Reproduce the listing that follows with no differences at all.

RAW DATA:

####

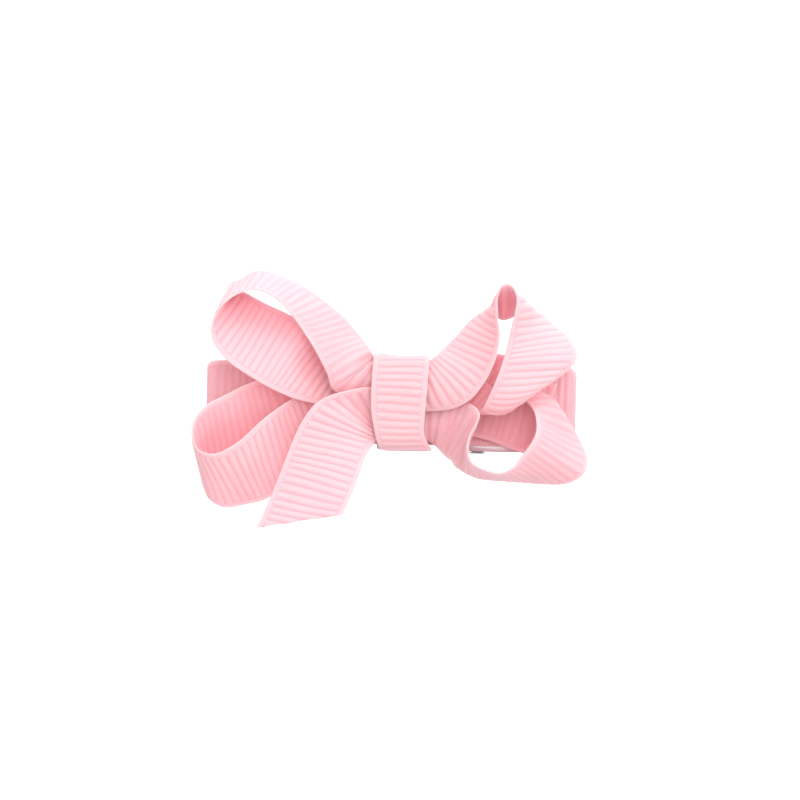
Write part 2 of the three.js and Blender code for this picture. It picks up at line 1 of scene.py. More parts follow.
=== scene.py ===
# %% [markdown]
# # A twisted grosgrain bow on an alligator clip
# The bow is one pale pink ribbon, turned into four loops and two tails, tied with thread, and
# bound by a narrower ribbon that also holds it to a ribbon-covered steel clip. The steel clip is
# packed already and is the fixed frame. Here every soft part is made again as woven ribbon, with
# its ribs, smooth selvedges and stitched edge, and the steel gets a worked metal finish.

# %% Load the fixed frame
import bpy
import bmesh
import math
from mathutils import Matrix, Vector


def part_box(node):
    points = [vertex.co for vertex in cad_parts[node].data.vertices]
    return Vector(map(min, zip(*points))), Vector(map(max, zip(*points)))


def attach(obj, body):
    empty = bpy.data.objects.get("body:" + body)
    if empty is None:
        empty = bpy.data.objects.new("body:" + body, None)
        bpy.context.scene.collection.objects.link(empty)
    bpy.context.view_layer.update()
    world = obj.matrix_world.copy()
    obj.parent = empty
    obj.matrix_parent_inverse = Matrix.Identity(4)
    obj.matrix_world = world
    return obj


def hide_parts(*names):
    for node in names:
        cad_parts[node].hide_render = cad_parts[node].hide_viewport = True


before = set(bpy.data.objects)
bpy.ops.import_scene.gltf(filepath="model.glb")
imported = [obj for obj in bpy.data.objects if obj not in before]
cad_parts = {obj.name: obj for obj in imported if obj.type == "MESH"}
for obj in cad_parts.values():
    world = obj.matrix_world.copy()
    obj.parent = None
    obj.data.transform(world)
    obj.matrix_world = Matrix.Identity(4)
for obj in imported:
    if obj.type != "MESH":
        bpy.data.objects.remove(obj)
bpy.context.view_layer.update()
MM = 0.001
ARM_BODY, LEVER_BODY = "bow_and_arm", "lever"


# %% [markdown]
# ## Sizes of the real ribbon
# Grosgrain has a rib about every millimetre. The ribs stop short of both selvedges, where the
# ribbon is smooth and thinner, and a row of small stitches marks the line between the two.

# %% Ribbon sizes, in millimetres
RIBBON_WIDTH = 10.0
WRAP_WIDTH = 7.3
COVER_WIDTH = 10.6
RIB_PITCH = 0.98
RIB_HEIGHT = 0.15
SELVEDGE = 0.78  # smooth border along each side
CLOTH_THICK = 0.34
WRAP_THICK = 0.32
COVER_THICK = 0.3
ROWS_PER_RIB = 8  # rows of faces
print("ribs in 10 mm:", round(10 / RIB_PITCH, 1))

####

WRITTEN REPLY:
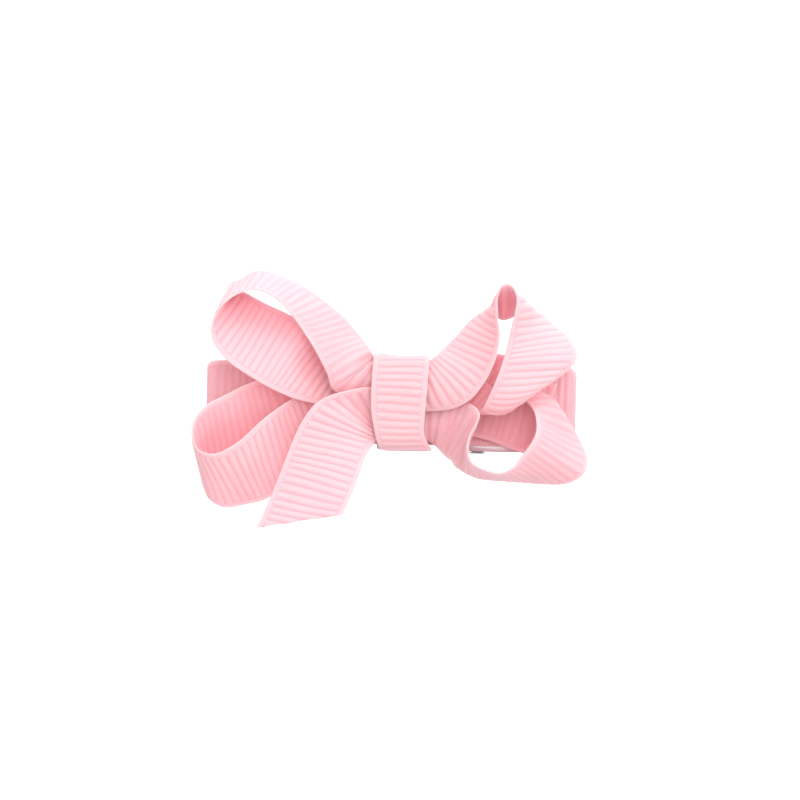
Write part 2 of the three.js and Blender code for this picture. It picks up at line 1 of scene.py. More parts follow.
=== scene.py ===
# %% [markdown]
# # A twisted grosgrain bow on an alligator clip
# The bow is one pale pink ribbon, turned into four loops and two tails, tied with thread, and
# bound by a narrower ribbon that also holds it to a ribbon-covered steel clip. The steel clip is
# packed already and is the fixed frame. Here every soft part is made again as woven ribbon, with
# its ribs, smooth selvedges and stitched edge, and the steel gets a worked metal finish.

# %% Load the fixed frame
import bpy
import bmesh
import math
from mathutils import Matrix, Vector


def part_box(node):
    points = [vertex.co for vertex in cad_parts[node].data.vertices]
    return Vector(map(min, zip(*points))), Vector(map(max, zip(*points)))


def attach(obj, body):
    empty = bpy.data.objects.get("body:" + body)
    if empty is None:
        empty = bpy.data.objects.new("body:" + body, None)
        bpy.context.scene.collection.objects.link(empty)
    bpy.context.view_layer.update()
    world = obj.matrix_world.copy()
    obj.parent = empty
    obj.matrix_parent_inverse = Matrix.Identity(4)
    obj.matrix_world = world
    return obj


def hide_parts(*names):
    for node in names:
        cad_parts[node].hide_render = cad_parts[node].hide_viewport = True


before = set(bpy.data.objects)
bpy.ops.import_scene.gltf(filepath="model.glb")
imported = [obj for obj in bpy.data.objects if obj not in before]
cad_parts = {obj.name: obj for obj in imported if obj.type == "MESH"}
for obj in cad_parts.values():
    world = obj.matrix_world.copy()
    obj.parent = None
    obj.data.transform(world)
    obj.matrix_world = Matrix.Identity(4)
for obj in imported:
    if obj.type != "MESH":
        bpy.data.objects.remove(obj)
bpy.context.view_layer.update()
MM = 0.001
ARM_BODY, LEVER_BODY = "bow_and_arm", "lever"


# %% [markdown]
# ## Sizes of the real ribbon
# Grosgrain has a rib about every millimetre. The ribs stop short of both selvedges, where the
# ribbon is smooth and thinner, and a row of small stitches marks the line between the two.

# %% Ribbon sizes, in millimetres
RIBBON_WIDTH = 10.0
WRAP_WIDTH = 7.3
COVER_WIDTH = 10.6
RIB_PITCH = 0.98
RIB_HEIGHT = 0.15
SELVEDGE = 0.78  # smooth border along each side
CLOTH_THICK = 0.34
WRAP_THICK = 0.32
COVER_THICK = 0.3
ROWS_PER_RIB = 8  # rows of faces
print("ribs in 10 mm:", round(10 / RIB_PITCH, 1))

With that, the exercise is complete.